The European Union (EU) must embrace cryptocurrencies as failure to do so now could mean that it epically falls behind in the global fintech race, an expert said last week amid a two-day digital innovation Delta Summit that took place in Malta on 2-4 October 2019.
Nigel Green, CEO of deVere Group, said not adopting cryptocurrencies would deny citizens all the associated benefits of digital currencies and it would be detrimental to the economy.
“It’s not only governmental organisations, the majority of traditional banks are also failing their customers in regards to fintech,” Green said.
Unlike some governments around the world such as China and Dubai (UAE), which are increasingly considering launching their own digital currencies, the EU has so far exercised a huge degree of passivity and animosity towards digital currencies.
In July this year, the European Central Bank said Bitcoin was not a currency, but an asset and a volatile one.
“It is completely bizarre that the EU, the world’s largest trading bloc, has not yet vowed to do the same when cryptocurrencies are, clearly, redefining and reshaping the way the world handles money,” Green said.

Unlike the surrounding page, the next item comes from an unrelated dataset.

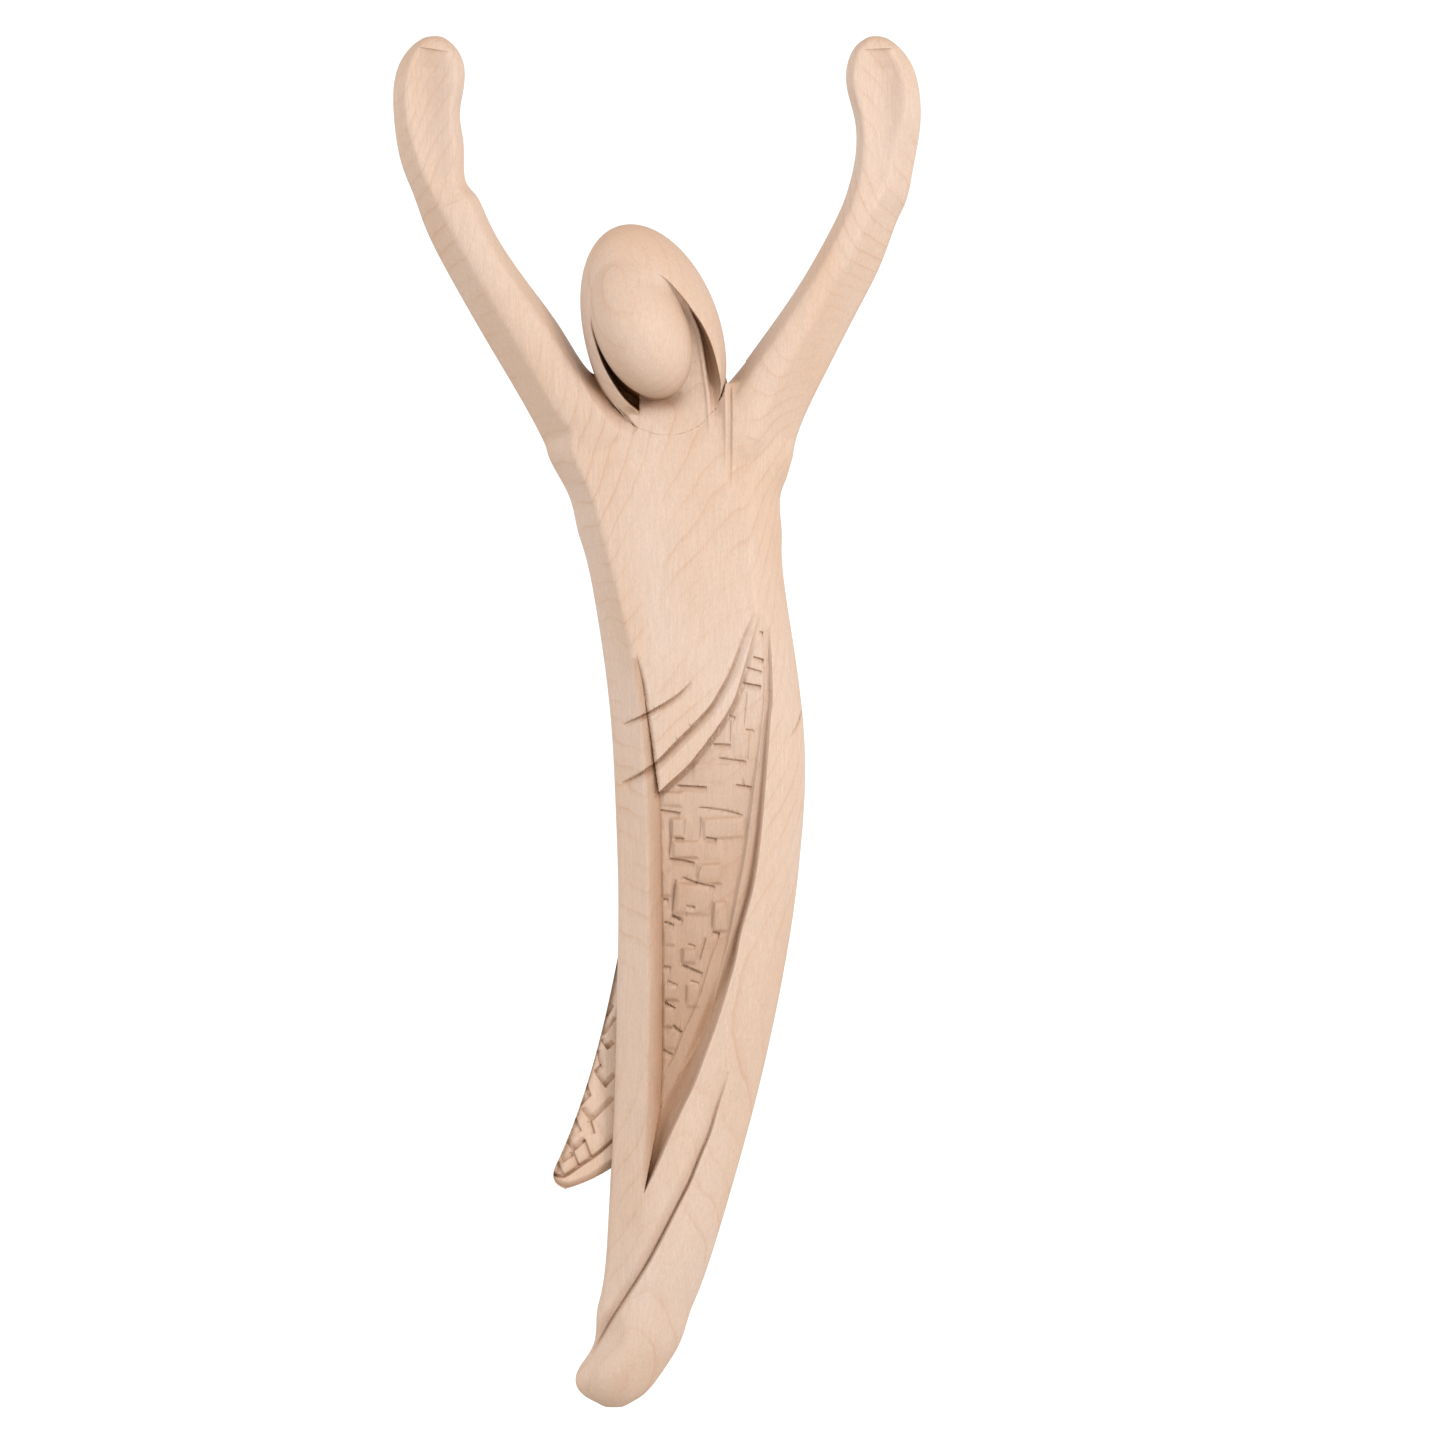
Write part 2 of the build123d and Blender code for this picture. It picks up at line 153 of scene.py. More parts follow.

In the past, EU banks were caught off guard by the global crash. In the aftermath they were busy dealing with the new regulatory landscape that prevailed, evolving client expectations and, for some, the massive financial penalties.
However, some observers believe that the arrival of Christine Lagarde at the helm of ECB could change the way Europe sees Bitcoin.
Lagarde, the former International Monetary Fund (IMF) DG, is being seen as crypto-friendly. Some commentators now believe that Lagarde could move towards enacting policies that may open the way to oldest continent adopting cryptocurrencies.
Her opening statement last month to the Economic and Monetary Affairs Committee of the European Parliament said it all.
“In this environment, central banks and supervisors need to ensure the safety of the financial sector, but also to be open to the opportunities provided by change,” she said.
“In the case of new technologies – including digital currencies – that means being alert to risks in terms of financial stability, privacy or criminal activities, and ensuring appropriate regulation is in place to steer technology towards the public good.
“But it also means recognising the wider social benefits from innovation and allowing them space to develop.”